House Armed Services Committee Chair Mac Thornberry (R-Texas) praised the strategy as “based in America’s national interest and grounded in common sense.”
“The strategy depends on the U.S. military maintaining its edge over our adversaries, remaining agile and deployable, and retaining the ability to reassure our allies and deter our enemies,” Thornberry said in a prepared statement. “To achieve that goal, Congress has to stop asking our military to do more with less and pass adequate and reliable funding for our troops. This strategy is a good start, but only sufficient funding for our military can make it real.”
The strategy is supported by four pillars, each of which encompasses specific challenges and suggestions for overcoming them, though even the “priority actions” consist of generalities and vague prescriptions.
Pillar one is “protecting the homeland, the American people and American way of life”, which includes “pursuing threats to their source” and buttoning up the homeland to prevent illegal immigration and infiltration by terrorists.
In this section the strategy describes a foreign policy of foreign engagement from a position of strength rather than necessarily cooperation, what Trump described as “partnerships, but in a manner that protects our national interests.”
“We are declaring that America is in the game and America is going to win,” he said.
Pillar two, Promote American Prosperity, focuses on rejuvenating the U.S. economy to fuel a rebuilding of the military and “national power.” It calls for a complete rebuilding of American infrastructure and “embraces a future of energy dominance and self-sufficiency,” Trump said.

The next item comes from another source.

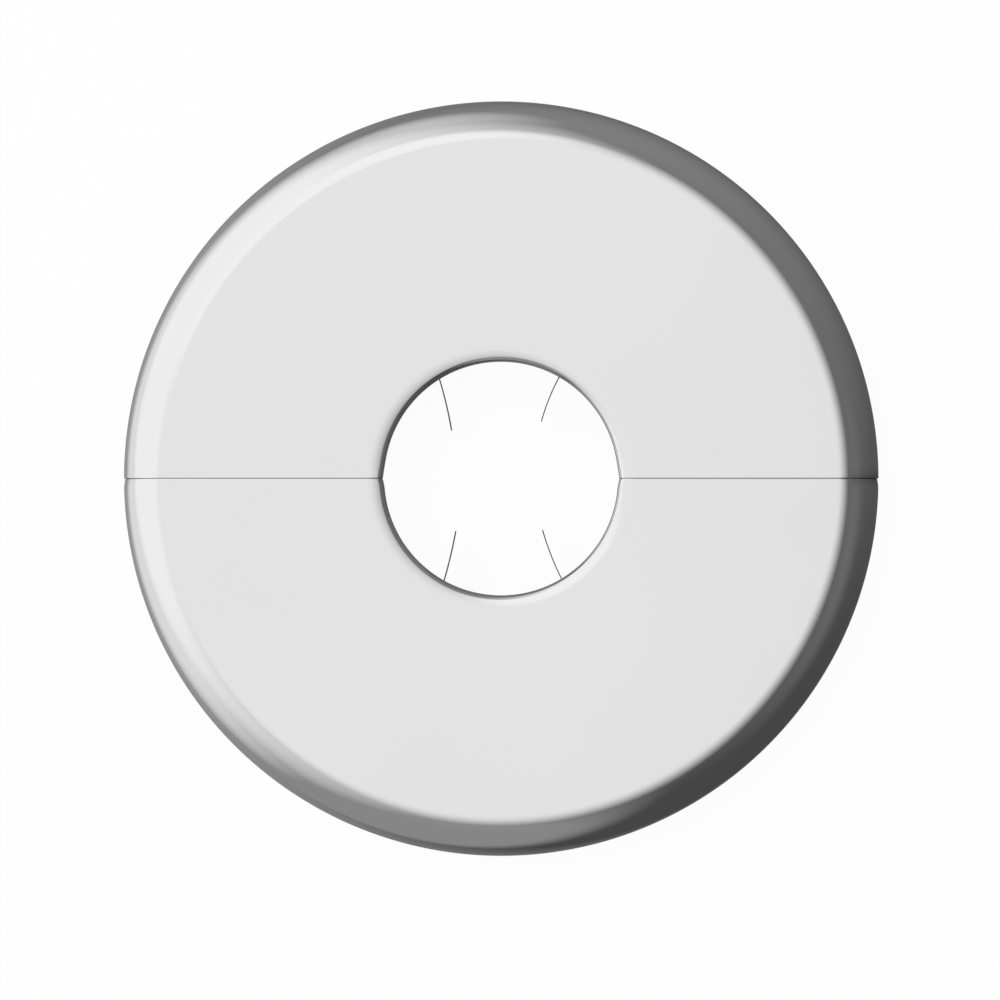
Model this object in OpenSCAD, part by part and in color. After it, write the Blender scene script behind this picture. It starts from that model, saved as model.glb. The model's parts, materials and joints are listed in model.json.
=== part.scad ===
// Split pipe rosette of pressed sheet. It lies on its rim with the face up, the pipe's axis is
// the Z axis, and the seam between the two halves runs along X.

/* [Rosette] */
// Outside diameter of the closed rosette
rosette_d = 70; // [66:0.5:110]
// Height from the rim on the wall to the face
rosette_h = 8.5; // [8:0.1:14]
// Thickness of the pressed sheet
sheet_t = 0.5; // [0.4:0.05:0.8]
// Inside radius of the bend between the face and the skirt
shoulder_bend = 3.45; // [1.5:0.05:4]

/* [Pipe hole] */
// Outside diameter of the pipe
pipe_d = 21.3; // [17:0.1:25]
// Room between the pipe and the lip, on each side
pipe_room = 0.15; // [0.1:0.05:0.5]
// Inside radius of the bend where the face turns down into the hole
lip_bend = 0.05; // [0.05:0.05:0.8]
// Depth of the lip below the face
lip_depth = 2.6; // [2:0.1:3.2]

/* [Seam] */
// Gap between the two halves when they are pushed together
seam_gap = 0.08; // [0.04:0.02:0.4]
// Radius of the corners where the seam meets the hole
seam_corner = 0.3; // [0.1:0.05:0.6]

/* [Spring clips] */
// Thickness of the spring strip
strip_t = 0.1; // [0.1:0.05:0.4]
// Height of the spring strip
strip_h = 3.2; // [2:0.1:3.6]
// Drop from the end of the lip to the strip
strip_drop = 0.8; // [0.3:0.1:1.2]
// Distance from the wall of the hole back to the crown of the clip
crown_back = 10.2; // [8:0.1:12]
// Inside radius of the bends between the arms and the crown
crown_bend = 3; // [1:0.1:5]
// Half the distance between the tips of the two arms
arm_spread = 4.1; // [3.2:0.1:6]
// How far the tips stand in from the wall of the hole
arm_reach = 5.95; // [3:0.05:7]
// Lean of an arm at its tip, away from the other arm
arm_lean = 13; // [5:0.5:20]
// Further lean that an arm takes up in its lead-in
arm_bend = 9; // [6:0.5:14]
// Length of the curved lead-in of an arm
lead_in = 4.6; // [2:0.1:6]
// Width of the foot that carries the clip
foot_w = 6; // [4:0.1:9]
// Length of the foot along the back of the face
foot_l = 5; // [3:0.1:7]
// Inside radius of the bend of the foot
foot_bend = 0.4; // [0.2:0.05:1]

/* [Tongues and keepers] */
// Thickness of the tongues
tongue_t = 0.5; // [0.3:0.05:0.8]
// Width of the tongues
tongue_w = 7; // [5:0.1:8]
// Length of a tongue on the half that it is welded to
tongue_hold = 10.5; // [8:0.1:13]
// Length of a tongue past the seam
tongue_reach = 12; // [10.5:0.1:14]
// Width of the bead along a tongue
bead_w = 2.4; // [1.6:0.1:3]
// Height of the bead along a tongue
bead_h = 0.3; // [0.15:0.05:0.4]
// Thickness of the keepers
keeper_t = 0.4; // [0.3:0.05:0.6]
// Length of a keeper along its tongue
keeper_l = 5; // [3:0.1:5.5]
// Distance of a keeper from the seam
keeper_back = 4; // [2:0.1:4.5]
// Width of each foot of a keeper
keeper_foot = 2.8; // [2:0.1:3.2]
// Inside radius of the bends of a keeper
keeper_bend = 0.2; // [0.1:0.05:0.3]
// Room above and below a tongue in its keeper
slide_room = 0.05; // [0.03:0.01:0.15]
// Room at each side of a tongue in its keeper
side_room = 0.1; // [0.05:0.05:0.3]

/* [Spot welds] */
// Diameter of a spot weld
weld_d = 1.4; // [0.8:0.1:1.6]
// Depth of the mark that a spot weld leaves
weld_mark = 0.04; // [0.02:0.01:0.08]

/* [Hidden] */
$fn = 96;

// Steps that a bend of a strip is drawn with
bend_steps = 12;
// Length that a cutting shape stands past what it cuts
past = 1;
// Places of the spot welds, as shares of a tongue's hold and of the length of a clip's foot
tongue_welds = [0.3, 0.8];
foot_weld = 0.6;

rosette_r = rosette_d / 2;
hole_r = pipe_d / 2 + pipe_room;
shoulder_r = shoulder_bend + sheet_t;
lip_r = lip_bend + sheet_t;
// The flat of the face lies between these radii
flat_in = hole_r + lip_r;
flat_out = rosette_r - shoulder_r;
face_back = rosette_h - sheet_t;
lip_end = rosette_h - lip_depth;
strip_top = lip_end - strip_drop;
crown_y = hole_r + crown_back;
tongue_x = (flat_in + flat_out) / 2;
tongue_top = face_back - slide_room;
channel_h = tongue_t + bead_h + 2 * slide_room;

// What each arm has taken beyond the nominal, as the clips are set by hand:
// outwards, reach, lean at the tip, and lean in the lead-in
upper_set = [[-0.36, -0.46, 2, 5], [0.51, 0.39, -3.5, -2]];
lower_set = [[0.12, -0.02, -2.5, -3.5], [-0.26, 0.11, 2.8, 1.2]];

// A bent strip is drawn along stops on its middle line, each a point and a direction
function turned(v, a) = [v.x * cos(a) - v.y * sin(a), v.x * sin(a) + v.y * cos(a)];
function to_left(v) = [-v.y, v.x];
function way(a, b) = (b - a) / norm(b - a);
function back_to_front(list) = [for (i = [len(list) - 1:-1:0]) list[i]];
function mirrored(points) = [for (p = points) [-p.x, p.y]];

// Stops round a bend of radius r that turns left by the angle turn, or right if it is negative
function bend(start, dir, turn, r) =
    let (centre = start + sign(turn) * r * to_left(dir))
    [for (i = [0:bend_steps])
        let (a = turn * i / bend_steps)
        [centre + turned(start - centre, a), turned(dir, a)]];

// Stops round the corner b of a line from a to c, at radius r
function corner(a, b, c, r) =
    let (
        u = way(a, b),
        v = way(b, c),
        turn = atan2(u.x * v.y - u.y * v.x, u * v)
    )
    bend(b - r * tan(abs(turn) / 2) * u, u, turn, r);

// Stops along a line through points, with each corner rounded at radius r
function bent_line(points, r) =
    let (last = len(points) - 1)
    [
        [points[0], way(points[0], points[1])],
        for (i = [1:last - 1]) each corner(points[i - 1], points[i], points[i + 1], r),
        [points[last], way(points[last - 1], points[last])]
    ];

// One side of a strip, at a distance to the left of its middle line
function side(stops, distance) = [for (s = stops) s[0] + distance * to_left(s[1])];

// Outline of a strip of thickness t
function strip(stops, t) = concat(side(stops, t / 2), back_to_front(side(stops, -t / 2)));

// Section of the space under a skin that lies the given depth below the rosette's surface
module under_skin(depth) {
    translate([flat_in, rosette_h - lip_r])
        circle(lip_r - depth);
    translate([flat_out, rosette_h - shoulder_r])
        circle(shoulder_r - depth);
    translate([hole_r + depth, -past])
        square([lip_r - depth, rosette_h - lip_r + past]);
    translate([flat_in, -past])
        square([flat_out - flat_in, rosette_h - depth + past]);
    translate([flat_out, -past])
        square([shoulder_r - depth, rosette_h - shoulder_r + past]);
}

// Section of the pressed sheet from the lip over the face to the skirt
module sheet_section() {
    difference() {
        under_skin(0);
        under_skin(sheet_t);
        translate([0, -past])
            square([flat_in, lip_end + past]);
        translate([flat_in, -past])
            square([shoulder_r + flat_out - flat_in + past, past]);
    }
}

// Rounds the corner between the seam and the hole, on the side that x points to
module seam_corner_cut() {
    translate([hole_r - past, seam_gap / 2 - past, 0])
        linear_extrude(rosette_h + past)
            difference() {
                square(past + seam_corner);
                translate([past + seam_corner, past + seam_corner])
                    circle(seam_corner);
            }
}

module half_shell() {
    difference() {
        intersection() {
            rotate_extrude()
                sheet_section();
            translate([-rosette_d, seam_gap / 2, -past])
                cube([2 * rosette_d, rosette_d, rosette_h + 2 * past]);
        }
        seam_corner_cut();
        mirror([1, 0, 0])
            seam_corner_cut();
    }
}

function tip_y(set) = hole_r - arm_reach - set[1];

// Stops of a clip's right arm, from its tip to the middle of the crown
function arm(set) =
    let (
        tip = [arm_spread + set[0], tip_y(set)],
        lean = arm_lean + set[2],
        turn = arm_bend + set[3],
        lead_r = lead_in / turn * 180 / PI,
        lead = bend(tip, [sin(lean), cos(lean)], -turn, lead_r),
        knee = lead[bend_steps][0],
        shoulder = [knee.x + (crown_y - knee.y) * tan(lean + turn), crown_y],
        middle = [0, crown_y]
    )
    concat(lead, corner(knee, shoulder, middle, crown_bend + strip_t / 2), [[middle, [-1, 0]]]);

// Outline of a clip in plan, its right arm first
function clip_outline(sets) =
    let (right = arm(sets[0]), left = arm(sets[1]))
    concat(
        side(right, -strip_t / 2),
        back_to_front(mirrored(side(left, -strip_t / 2))),
        mirrored(side(left, strip_t / 2)),
        back_to_front(side(right, strip_t / 2))
    );

// The room that an arm with a rounded tip keeps to, on the side that x points to
module arm_room(set) {
    translate([0, tip_y(set) + strip_h / 2, strip_top - strip_h / 2]) {
        rotate([0, 90, 0])
            cylinder(d = strip_h, h = rosette_r);
        translate([0, 0, -strip_h / 2])
            cube([rosette_r, rosette_r, strip_h]);
    }
}

module clip_foot() {
    foot_z = face_back - strip_t / 2;
    line = [[crown_y, strip_top - strip_h / 2], [crown_y, foot_z], [crown_y + foot_l, foot_z]];
    translate([-foot_w / 2, 0, 0])
        rotate([90, 0, 90])
            linear_extrude(foot_w)
                polygon(strip(bent_line(line, foot_bend + strip_t / 2), strip_t));
}

module spring_clip(sets) {
    difference() {
        union() {
            intersection() {
                translate([0, 0, strip_top - strip_h])
                    linear_extrude(strip_h)
                        polygon(clip_outline(sets));
                union() {
                    arm_room(sets[0]);
                    mirror([1, 0, 0])
                        arm_room(sets[1]);
                }
            }
            clip_foot();
        }
        for (x = [-1, 1] * foot_w / 4)
            translate([x, crown_y + foot_l * foot_weld, face_back - strip_t - past])
                cylinder(d = weld_d, h = past + weld_mark);
    }
}

// The rounded length that forms a tongue's bead, at the given radius
module bead_core(r, height) {
    from = weld_d - tongue_reach + tongue_w / 2;
    to = tongue_hold - bead_w;
    translate([0, to, height])
        rotate([90, 0, 0])
            cylinder(r = r, h = to - from);
    for (y = [from, to])
        translate([0, y, height])
            sphere(r);
}

module tongue() {
    bead_r = (bead_w * bead_w / 4 + bead_h * bead_h) / (2 * bead_h);
    bottom = tongue_top - tongue_t;
    centre = bottom - bead_h + bead_r;
    nose_y = tongue_w / 2 - tongue_reach;
    // Half way between the bead and the side of the tongue
    weld_x = (bead_w / 2 + tongue_w / 2) / 2;
    translate([tongue_x, 0, 0]) {
        difference() {
            union() {
                translate([0, 0, bottom])
                    linear_extrude(tongue_t) {
                        translate([0, nose_y])
                            circle(d = tongue_w);
                        translate([-tongue_w / 2, nose_y])
                            square([tongue_w, tongue_hold - nose_y]);
                    }
                intersection() {
                    bead_core(bead_r, centre);
                    translate([-bead_w, -tongue_reach, bottom - bead_h])
                        cube([2 * bead_w, tongue_reach + tongue_hold, bead_h + tongue_t / 2]);
                }
            }
            bead_core(bead_r - tongue_t, centre);
            for (x = [-1, 1] * weld_x, y = tongue_welds * tongue_hold)
                translate([x, y, bottom - past])
                    cylinder(d = weld_d, h = past + weld_mark);
        }
        for (x = [-1, 1] * weld_x, y = tongue_welds * tongue_hold)
            translate([x, y, tongue_top - tongue_t / 2])
                cylinder(d = weld_d, h = slide_room + tongue_t / 2);
    }
}

module keeper() {
    leg = tongue_w / 2 + side_room + keeper_t / 2;
    toe = leg + keeper_t / 2 + keeper_foot;
    foot_z = face_back - keeper_t / 2;
    roof_z = foot_z - channel_h;
    line = [[-toe, foot_z], [-leg, foot_z], [-leg, roof_z], [leg, roof_z], [leg, foot_z], [toe, foot_z]];
    bend_r = min(keeper_bend + keeper_t / 2, channel_h / 2);
    translate([-tongue_x, keeper_back + keeper_l, 0])
        difference() {
            rotate([90, 0, 0])
                linear_extrude(keeper_l)
                    polygon(strip(bent_line(line, bend_r), keeper_t));
            for (x = [-1, 1] * (toe - keeper_foot / 2))
                translate([x, -keeper_l / 2, face_back - keeper_t - past])
                    cylinder(d = weld_d, h = past + weld_mark);
        }
}

module upper_shell() {
    color("gainsboro")
        half_shell();
}

module lower_shell() {
    color("gainsboro")
        rotate(180)
            half_shell();
}

module upper_spring_clip() {
    color("slategray")
        spring_clip(upper_set);
}

module lower_spring_clip() {
    color("slategray")
        rotate(180)
            spring_clip(lower_set);
}

module upper_tongue() {
    color("darkgray")
        tongue();
}

module lower_tongue() {
    color("darkgray")
        rotate(180)
            tongue();
}

module upper_keeper() {
    color("silver")
        keeper();
}

module lower_keeper() {
    color("silver")
        rotate(180)
            keeper();
}

upper_shell();
lower_shell();
upper_spring_clip();
lower_spring_clip();
upper_tongue();
lower_tongue();
upper_keeper();
lower_keeper();
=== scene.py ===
"""Looks of a split pipe rosette: two pressed halves in bright chrome, and the spring clips,
tongues and keepers behind them, on a pale floor under soft studio light."""

import json
from math import atan2, cos, pi, radians, sin, tau

import bpy
from bpy.props import FloatProperty, FloatVectorProperty, IntProperty, PointerProperty
from bpy.types import NodeSocket, Operator, Panel, PropertyGroup
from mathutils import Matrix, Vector


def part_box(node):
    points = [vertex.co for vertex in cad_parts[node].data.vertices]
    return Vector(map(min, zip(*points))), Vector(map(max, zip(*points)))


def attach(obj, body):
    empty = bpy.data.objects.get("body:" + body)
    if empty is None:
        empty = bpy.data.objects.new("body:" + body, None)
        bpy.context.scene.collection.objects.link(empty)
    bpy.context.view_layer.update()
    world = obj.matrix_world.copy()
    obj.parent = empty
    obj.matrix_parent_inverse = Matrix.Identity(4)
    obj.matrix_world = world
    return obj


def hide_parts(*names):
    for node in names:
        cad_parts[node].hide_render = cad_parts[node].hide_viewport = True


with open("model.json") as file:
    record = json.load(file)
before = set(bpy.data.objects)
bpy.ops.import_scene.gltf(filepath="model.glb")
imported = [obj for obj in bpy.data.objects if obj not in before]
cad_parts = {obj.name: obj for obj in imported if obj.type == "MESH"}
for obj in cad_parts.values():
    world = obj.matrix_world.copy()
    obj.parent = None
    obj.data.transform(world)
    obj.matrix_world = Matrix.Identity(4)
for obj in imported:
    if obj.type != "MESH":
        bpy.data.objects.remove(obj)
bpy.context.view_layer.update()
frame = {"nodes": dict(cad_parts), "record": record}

bl_info = {
    "name": "Pipe rosette",
    "version": (1, 0, 0),
    "blender": (4, 5, 0),
    "location": "3D View > Sidebar > Rosette",
    "description": "Builds the finished halves of a split pipe rosette and the stage it is shown on",
    "category": "Object",
}

MM = 0.001
RECORD = frame["record"]
HALVES = {"upper": 0.0, "lower": pi}
HOLE_RADIUS = RECORD["mounts"][0]["dims"]["r_mm"] * MM
FACE_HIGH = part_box("upper_shell")[1]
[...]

The strategy prioritizes investment to ensure the U.S. remains a global leader in “research, technology, invention and innovation.” It does not specify how those investments will be funded.
China, Russia and Iran appear repeatedly in the strategy document as the nations that threaten both U.S. security and its military and technological edge. Pillar three promises those potential adversaries that the U.S. will “preserve peace through strength.”
“Unrivaled power is the most certain means of defense,” Trump said.
As he has repeatedly, Trump touted his plans to boost military spending up to $700 billion in fiscal 2018, which he called “a record.” However, federal law under the 2011 Budget Control Act caps Pentagon spending at $550 billion and while Congress has passed a defense authorization bill for fiscal 2018, it has not OK’d a budget to fund that wish list.
The strategy calls for modernization of the entire military, singling out missile defense and nuclear capabilities. It also calls for not only a reversal of the reduction in military endstrength but prescribes an unspecified increase in troops.
“To retain military overmatch the United States must restore our ability to produce innovative capabilities, restore the readiness of our forces for major war, and grow the size of the force so that it is capable of operating at sufficient scale and for ample duration to win across a range of scenarios,” the strategy says.
Before throwing money at expensive procurement and modernization programs, the strategy insists on doing as much as possible to maintain and sustain legacy weapon systems.
“In other areas we should seek new capabilities that create clear advantages for our military while posing costly dilemmas for our adversaries,” it says. “We must eliminate bureaucratic impediments to innovation and embrace less expensive and time-intensive commercial off-the-shelf solutions. Departments and agencies must work with industry to experiment, prototype, and rapidly field new capabilities that can be easily upgraded as new technologies come online.”
Another competitive advantage the strategy seeks to renew is the nation’s defense industrial base, which the administration says has suffered at the hands of an “erosion of American manufacturing” and years of both war and budget uncertainty.
“The ability of the military to surge in response to an emergency depends on our Nation’s ability to produce needed parts and systems, healthy and secure supply chains, and a skilled U.S. workforce,” the strategy says, “The erosion of American manufacturing over the last two decades, however, has had a negative impact on these capabilities and threatens to undermine the ability of U.S. manufacturers to meet national security requirements.”
Prescribed actions to breathe new life into the industrial base include an evaluation of its strengths and weaknesses to identify areas where investment is needed. The government under this strategy will “promote policies and incentives that return key national security industries to American shores.” The government also will enhance U.S. business competitiveness by cutting regulations.
Acquisition reform through “new approaches to … make better deals on the behalf of the American people” will be necessary for the government to afford the necessary modernization, the strategy says. As the administration and Trump have repeatedly requested, the new plan insists on avoiding cost overruns and development delays while cutting back bureaucracy. It also calls for an increased reliance on commercial-off-the-shelf technologies and non-developmental platforms.
In a departure from Obama-era national security policy, the Trump strategy brings nuclear weapons to the forefront, calling them the “foundation of our strategy to preserve peace and stability by deterring aggression against the United States, our allies and our partners.” Nuclear weapons are key to preventing not only a nuclear attack but any non-nuclear strategic offensive or large-scale conventional conflict, the strategy says.
The strategy promotes a military capable of “full-spectrum” operations to include air, sea, undersea and land. Space is specified as a “priority domain” in which both military and commercial endeavor should be explored.
In all, the prescriptions for the military are a tall order given the looming threat of sequestration – “We are going to get rid of that,” Trump said – on top of a Congress that is serially incapable of passing a multi-year budget. The impending tax reform bill includes historic revenue cuts that could further stretch the federal budget and confound any plan to significantly boost military spending.
National security officials recognize the possibility that the military will not achieve all of its technological goals before it must go to war with a near-peer nation. Sophisticated weaponry like guided missiles continue to threaten the U.S. military’s technical edge and could result in it having to fight without assured dominance, the strategy points out.
“The Department of Defense must develop new operational concepts and capabilities to win without assured dominance in air, maritime, land, space, and cyberspace domains, including against those operating below the level of conventional military conflict,” the strategy says. “We must sustain our competence in irregular warfare, which requires planning for a longterm, rather than ad hoc, fight against terrorist networks and other irregular threats.”
Finally, the fourth leg of the strategy is to “advance American influence” abroad. Cordesman read it as “a call for joint international action with America’s allies and strategic partners throughout the world—not a retreat from the world or form of isolationism.”